Instructions for the task: Set down each record exactly as written.

Recorded data:
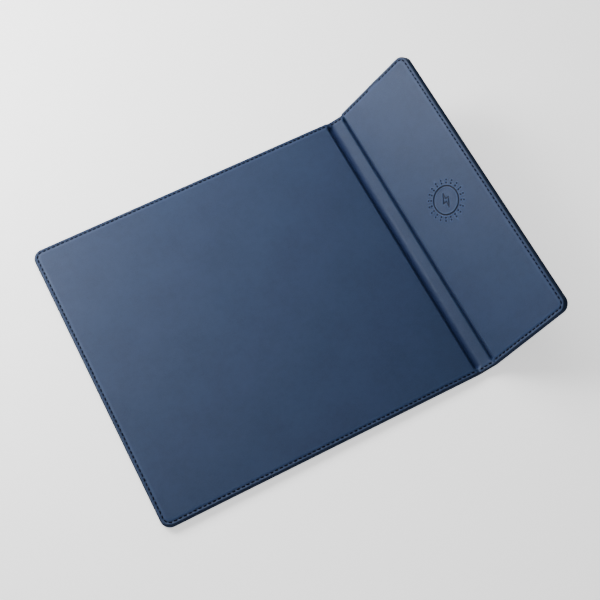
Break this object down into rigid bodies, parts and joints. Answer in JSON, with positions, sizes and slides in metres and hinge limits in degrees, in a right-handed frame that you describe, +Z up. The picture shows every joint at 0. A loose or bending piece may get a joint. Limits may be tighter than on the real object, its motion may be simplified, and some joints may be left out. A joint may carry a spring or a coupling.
{
  "type": "folding desk mat with charging flap",
  "caption": "Padded leatherette desk mat joined by a narrow folding spine to a raised flap that holds a wireless charging coil.",
  "frame": {"origin": "centre of the mat's underside, on the desk", "axes": "+X from the mat to the charging flap, +Y to the side with the charging port, +Z up from the desk"},
  "size_m": [0.3092, 0.23, 0.0588],
  "materials": {
    "leatherette_face": "fine-grained, semi-matt",
    "leatherette_back": "fine-grained, matt",
    "thread": "twisted thread",
    "foam": "open foam",
    "board": "pressed fibre board",
    "case_plastic": "fine spark texture",
    "ferrite": "matt ceramic",
    "tape": "film",
    "copper_wire": "enamelled copper",
    "sensor_bead": "epoxy bead",
    "circuit_board": "solder mask",
    "chip_plastic": "moulded",
    "ceramic": "fired ceramic",
    "led_lens": "clear",
    "port_steel": "satin",
    "screw_steel": "plain",
    "gold_contacts": "plated"
  },
  "bodies": {
    "mat": {"pad_top_cover": "leatherette_face", "pad_bottom_cover": "leatherette_back", "pad_foam": "foam", "pad_board": "board", "pad_top_stitches": "thread", "pad_bottom_stitches": "thread"},
    "spine": {"spine_top_cover": "leatherette_face", "spine_bottom_cover": "leatherette_back", "spine_board": "board", "spine_top_stitches": "thread", "spine_bottom_stitches": "thread"},
    "flap": {"flap_top_cover": "leatherette_face", "flap_bottom_cover": "leatherette_back", "flap_foam": "foam", "flap_frame": "board", "case_base": "case_plastic", "case_lid": "case_plastic", "ferrite_plate": "ferrite", "coil_tape": "tape", "coil_winding": "copper_wire", "coil_leads": "copper_wire", "temperature_sensor": "sensor_bead", "circuit_board": "circuit_board", "controller_chip": "chip_plastic", "input_choke": "ferrite", "indicator_led": "led_lens", "usb_c_shell": "port_steel", "usb_c_tongue": "chip_plastic", "usb_c_contacts": "gold_contacts", "port_bezel": "case_plastic", "flap_top_stitches": "thread", "flap_bottom_stitches": "thread", "case_screw_1": "screw_steel", "power_transistor_1": "chip_plastic", "resonance_capacitor_1": "ceramic", "case_screw_2": "screw_steel", "power_transistor_2": "chip_plastic", "resonance_capacitor_2": "ceramic", "case_screw_3": "screw_steel", "power_transistor_3": "chip_plastic", "resonance_capacitor_3": "ceramic", "case_screw_4": "screw_steel", "power_transistor_4": "chip_plastic", "resonance_capacitor_4": "ceramic", "input_capacitor_1": "ceramic", "input_capacitor_2": "ceramic"}
  },
  "joints": [
    {"name": "pad_crease_fold", "type": "hinge", "parent": "mat", "child": "spine", "pos_m": [0.1225, 0, 0.0009], "axis": [0, -1, 0], "range_deg": [-18, 72]},
    {"name": "flap_crease_fold", "type": "hinge", "parent": "spine", "child": "flap", "pos_m": [0.13581, 0, 0.00523], "axis": [0, -1, 0], "range_deg": [-27, 63]}
  ]
}
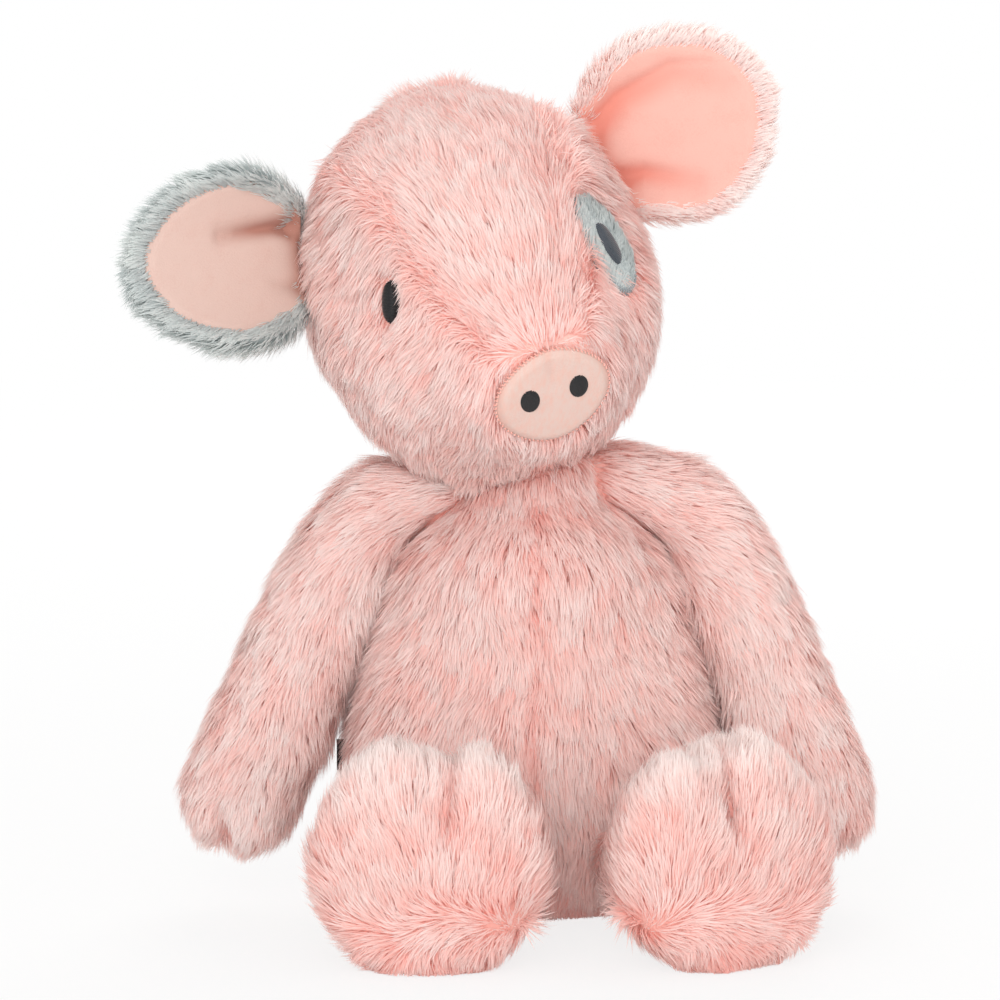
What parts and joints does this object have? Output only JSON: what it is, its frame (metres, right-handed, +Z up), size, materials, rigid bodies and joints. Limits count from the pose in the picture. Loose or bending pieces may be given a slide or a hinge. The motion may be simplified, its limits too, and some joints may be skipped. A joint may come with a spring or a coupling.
{
  "type": "plush pig",
  "caption": "Sitting plush pig in pink fur with a grey eye patch, a grey ear back, a velour snout and a curled tail; head, ears, arms, legs and tail swing.",
  "frame": {"origin": "the middle of the flat seat on the floor, under the neck", "axes": "+Z up, -Y the way the belly faces, +X the pig's left side; millimetres in the source, metres in the record"},
  "size_m": [0.2549, 0.2024, 0.3054],
  "materials": {
    "pink_fur": "matte",
    "grey_fur": "matte",
    "beige_velour": "matte",
    "peach_velour": "matte",
    "snout_velour": "matte",
    "black_thread": "satin",
    "charcoal_thread": "satin",
    "salmon_thread": "satin",
    "slate_thread": "satin",
    "black_ribbon": "satin",
    "fibre_fill": "matte",
    "pouch_canvas": "matte"
  },
  "bodies": {
    "torso": {"torso_cover": "pink_fur", "torso_stuffing": "fibre_fill", "bean_pouch": "pouch_canvas", "side_tab": "black_ribbon"},
    "head": {"head_cover": "pink_fur", "head_stuffing": "fibre_fill", "snout_disc": "snout_velour", "snout_stitch": "salmon_thread", "nostril_left": "black_thread", "nostril_right": "black_thread", "eye_right": "black_thread", "eye_left": "charcoal_thread", "eye_patch": "grey_fur", "eye_patch_stitch": "slate_thread"},
    "ear_left": {"ear_back_left": "pink_fur", "ear_lining_left": "peach_velour"},
    "ear_right": {"ear_back_right": "grey_fur", "ear_lining_right": "beige_velour"},
    "arm_left": {"arm_cover_left": "pink_fur", "arm_stuffing_left": "fibre_fill"},
    "arm_right": {"arm_cover_right": "pink_fur", "arm_stuffing_right": "fibre_fill"},
    "leg_left": {"leg_cover_left": "pink_fur", "leg_stuffing_left": "fibre_fill"},
    "leg_right": {"leg_cover_right": "pink_fur", "leg_stuffing_right": "fibre_fill"},
    "tail": {"tail": "pink_fur"}
  },
  "joints": [
    {"name": "neck_tilt", "type": "hinge", "parent": "torso", "child": "head", "pos_m": [0, 0, 0.146], "axis": [0, 1, 0], "range_deg": [-4, 33]},
    {"name": "ear_left_fold", "type": "hinge", "parent": "head", "child": "ear_left", "pos_m": [0.02083, 0.01929, 0.2575], "axis": [-0.4815, 0.0391, 0.8756], "range_deg": [-20, 20]},
    {"name": "ear_right_fold", "type": "hinge", "parent": "head", "child": "ear_right", "pos_m": [-0.07974, -0.00679, 0.22866], "axis": [0.0982, -0.1385, -0.9855], "range_deg": [-20, 20]},
    {"name": "shoulder_left_swing", "type": "hinge", "parent": "torso", "child": "arm_left", "pos_m": [0.05037, 0, 0.142], "axis": [-1, 0, 0], "range_deg": [-20, 75]},
    {"name": "shoulder_right_swing", "type": "hinge", "parent": "torso", "child": "arm_right", "pos_m": [-0.05037, 0, 0.142], "axis": [-1, 0, 0], "range_deg": [-20, 75]},
    {"name": "hip_left_swing", "type": "hinge", "parent": "torso", "child": "leg_left", "pos_m": [0.03711, -0.05153, 0.02561], "axis": [1, 0, 0], "range_deg": [-30, 75]},
    {"name": "hip_right_swing", "type": "hinge", "parent": "torso", "child": "leg_right", "pos_m": [-0.03711, -0.05153, 0.02561], "axis": [1, 0, 0], "range_deg": [-30, 75]},
    {"name": "tail_wag", "type": "hinge", "parent": "torso", "child": "tail", "pos_m": [-0.0004, 0.0541, 0.04187], "axis": [0, 0, 1], "range_deg": [-30, 30]}
  ]
}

Result:
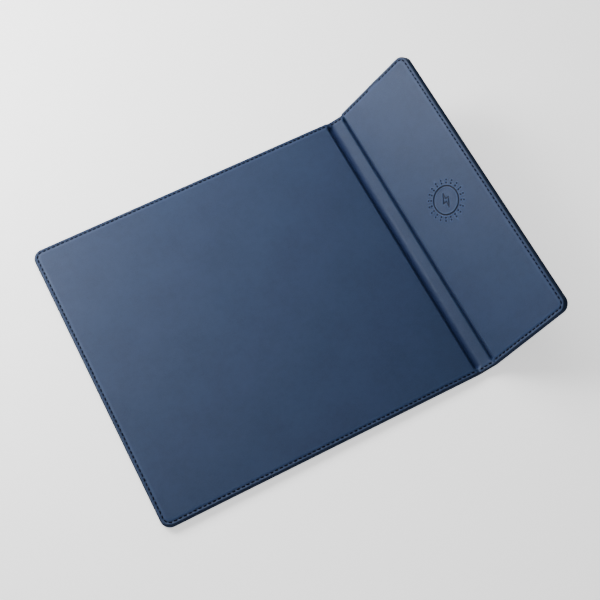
Break this object down into rigid bodies, parts and joints. Answer in JSON, with positions, sizes and slides in metres and hinge limits in degrees, in a right-handed frame that you describe, +Z up. The picture shows every joint at 0. A loose or bending piece may get a joint. Limits may be tighter than on the real object, its motion may be simplified, and some joints may be left out. A joint may carry a spring or a coupling.
{
  "type": "folding desk mat with charging flap",
  "caption": "Padded leatherette desk mat joined by a narrow folding spine to a raised flap that holds a wireless charging coil.",
  "frame": {"origin": "centre of the mat's underside, on the desk", "axes": "+X from the mat to the charging flap, +Y to the side with the charging port, +Z up from the desk"},
  "size_m": [0.3092, 0.23, 0.0588],
  "materials": {
    "leatherette_face": "fine-grained, semi-matt",
    "leatherette_back": "fine-grained, matt",
    "thread": "twisted thread",
    "foam": "open foam",
    "board": "pressed fibre board",
    "case_plastic": "fine spark texture",
    "ferrite": "matt ceramic",
    "tape": "film",
    "copper_wire": "enamelled copper",
    "sensor_bead": "epoxy bead",
    "circuit_board": "solder mask",
    "chip_plastic": "moulded",
    "ceramic": "fired ceramic",
    "led_lens": "clear",
    "port_steel": "satin",
    "screw_steel": "plain",
    "gold_contacts": "plated"
  },
  "bodies": {
    "mat": {"pad_top_cover": "leatherette_face", "pad_bottom_cover": "leatherette_back", "pad_foam": "foam", "pad_board": "board", "pad_top_stitches": "thread", "pad_bottom_stitches": "thread"},
    "spine": {"spine_top_cover": "leatherette_face", "spine_bottom_cover": "leatherette_back", "spine_board": "board", "spine_top_stitches": "thread", "spine_bottom_stitches": "thread"},
    "flap": {"flap_top_cover": "leatherette_face", "flap_bottom_cover": "leatherette_back", "flap_foam": "foam", "flap_frame": "board", "case_base": "case_plastic", "case_lid": "case_plastic", "ferrite_plate": "ferrite", "coil_tape": "tape", "coil_winding": "copper_wire", "coil_leads": "copper_wire", "temperature_sensor": "sensor_bead", "circuit_board": "circuit_board", "controller_chip": "chip_plastic", "input_choke": "ferrite", "indicator_led": "led_lens", "usb_c_shell": "port_steel", "usb_c_tongue": "chip_plastic", "usb_c_contacts": "gold_contacts", "port_bezel": "case_plastic", "flap_top_stitches": "thread", "flap_bottom_stitches": "thread", "case_screw_1": "screw_steel", "power_transistor_1": "chip_plastic", "resonance_capacitor_1": "ceramic", "case_screw_2": "screw_steel", "power_transistor_2": "chip_plastic", "resonance_capacitor_2": "ceramic", "case_screw_3": "screw_steel", "power_transistor_3": "chip_plastic", "resonance_capacitor_3": "ceramic", "case_screw_4": "screw_steel", "power_transistor_4": "chip_plastic", "resonance_capacitor_4": "ceramic", "input_capacitor_1": "ceramic", "input_capacitor_2": "ceramic"}
  },
  "joints": [
    {"name": "pad_crease_fold", "type": "hinge", "parent": "mat", "child": "spine", "pos_m": [0.1225, 0, 0.0009], "axis": [0, -1, 0], "range_deg": [-18, 72]},
    {"name": "flap_crease_fold", "type": "hinge", "parent": "spine", "child": "flap", "pos_m": [0.13581, 0, 0.00523], "axis": [0, -1, 0], "range_deg": [-27, 63]}
  ]
}
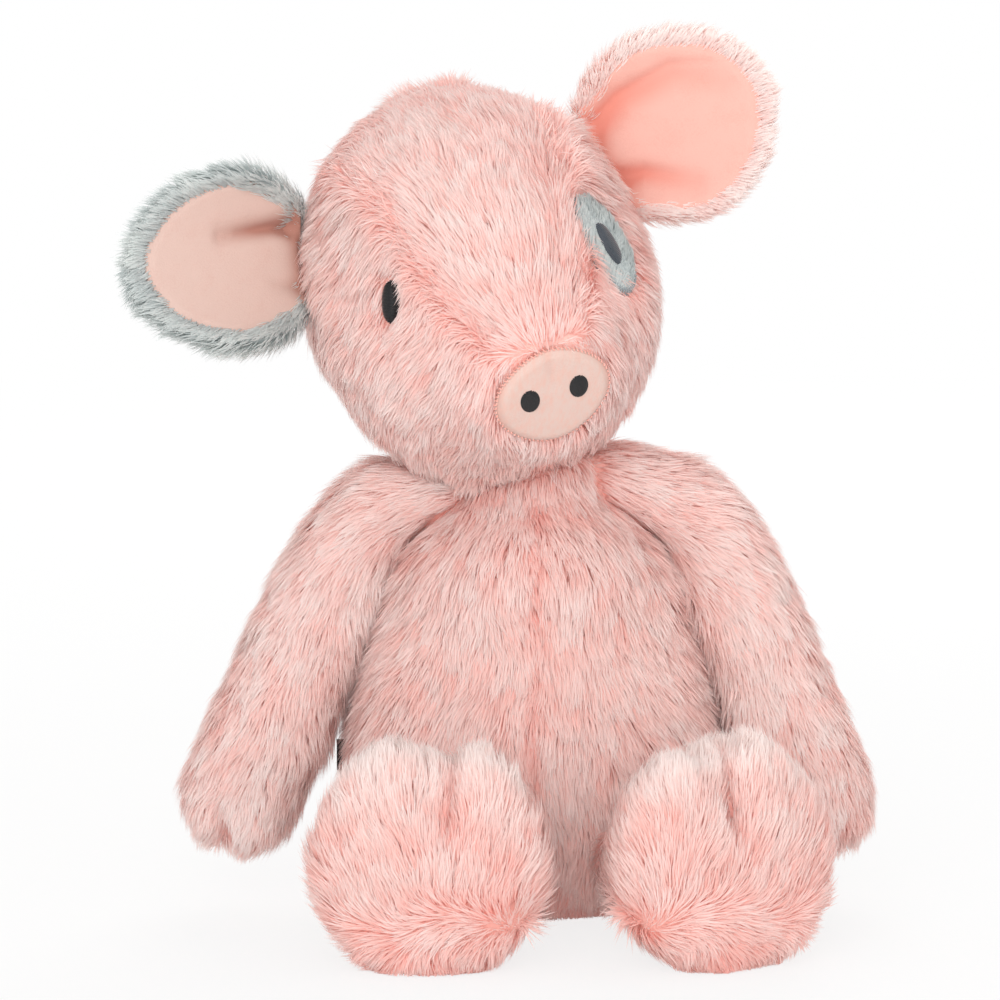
What parts and joints does this object have? Output only JSON: what it is, its frame (metres, right-handed, +Z up), size, materials, rigid bodies and joints. Limits count from the pose in the picture. Loose or bending pieces may be given a slide or a hinge. The motion may be simplified, its limits too, and some joints may be skipped. A joint may come with a spring or a coupling.
{
  "type": "plush pig",
  "caption": "Sitting plush pig in pink fur with a grey eye patch, a grey ear back, a velour snout and a curled tail; head, ears, arms, legs and tail swing.",
  "frame": {"origin": "the middle of the flat seat on the floor, under the neck", "axes": "+Z up, -Y the way the belly faces, +X the pig's left side; millimetres in the source, metres in the record"},
  "size_m": [0.2549, 0.2024, 0.3054],
  "materials": {
    "pink_fur": "matte",
    "grey_fur": "matte",
    "beige_velour": "matte",
    "peach_velour": "matte",
    "snout_velour": "matte",
    "black_thread": "satin",
    "charcoal_thread": "satin",
    "salmon_thread": "satin",
    "slate_thread": "satin",
    "black_ribbon": "satin",
    "fibre_fill": "matte",
    "pouch_canvas": "matte"
  },
  "bodies": {
    "torso": {"torso_cover": "pink_fur", "torso_stuffing": "fibre_fill", "bean_pouch": "pouch_canvas", "side_tab": "black_ribbon"},
    "head": {"head_cover": "pink_fur", "head_stuffing": "fibre_fill", "snout_disc": "snout_velour", "snout_stitch": "salmon_thread", "nostril_left": "black_thread", "nostril_right": "black_thread", "eye_right": "black_thread", "eye_left": "charcoal_thread", "eye_patch": "grey_fur", "eye_patch_stitch": "slate_thread"},
    "ear_left": {"ear_back_left": "pink_fur", "ear_lining_left": "peach_velour"},
    "ear_right": {"ear_back_right": "grey_fur", "ear_lining_right": "beige_velour"},
    "arm_left": {"arm_cover_left": "pink_fur", "arm_stuffing_left": "fibre_fill"},
    "arm_right": {"arm_cover_right": "pink_fur", "arm_stuffing_right": "fibre_fill"},
    "leg_left": {"leg_cover_left": "pink_fur", "leg_stuffing_left": "fibre_fill"},
    "leg_right": {"leg_cover_right": "pink_fur", "leg_stuffing_right": "fibre_fill"},
    "tail": {"tail": "pink_fur"}
  },
  "joints": [
    {"name": "neck_tilt", "type": "hinge", "parent": "torso", "child": "head", "pos_m": [0, 0, 0.146], "axis": [0, 1, 0], "range_deg": [-4, 33]},
    {"name": "ear_left_fold", "type": "hinge", "parent": "head", "child": "ear_left", "pos_m": [0.02083, 0.01929, 0.2575], "axis": [-0.4815, 0.0391, 0.8756], "range_deg": [-20, 20]},
    {"name": "ear_right_fold", "type": "hinge", "parent": "head", "child": "ear_right", "pos_m": [-0.07974, -0.00679, 0.22866], "axis": [0.0982, -0.1385, -0.9855], "range_deg": [-20, 20]},
    {"name": "shoulder_left_swing", "type": "hinge", "parent": "torso", "child": "arm_left", "pos_m": [0.05037, 0, 0.142], "axis": [-1, 0, 0], "range_deg": [-20, 75]},
    {"name": "shoulder_right_swing", "type": "hinge", "parent": "torso", "child": "arm_right", "pos_m": [-0.05037, 0, 0.142], "axis": [-1, 0, 0], "range_deg": [-20, 75]},
    {"name": "hip_left_swing", "type": "hinge", "parent": "torso", "child": "leg_left", "pos_m": [0.03711, -0.05153, 0.02561], "axis": [1, 0, 0], "range_deg": [-30, 75]},
    {"name": "hip_right_swing", "type": "hinge", "parent": "torso", "child": "leg_right", "pos_m": [-0.03711, -0.05153, 0.02561], "axis": [1, 0, 0], "range_deg": [-30, 75]},
    {"name": "tail_wag", "type": "hinge", "parent": "torso", "child": "tail", "pos_m": [-0.0004, 0.0541, 0.04187], "axis": [0, 0, 1], "range_deg": [-30, 30]}
  ]
}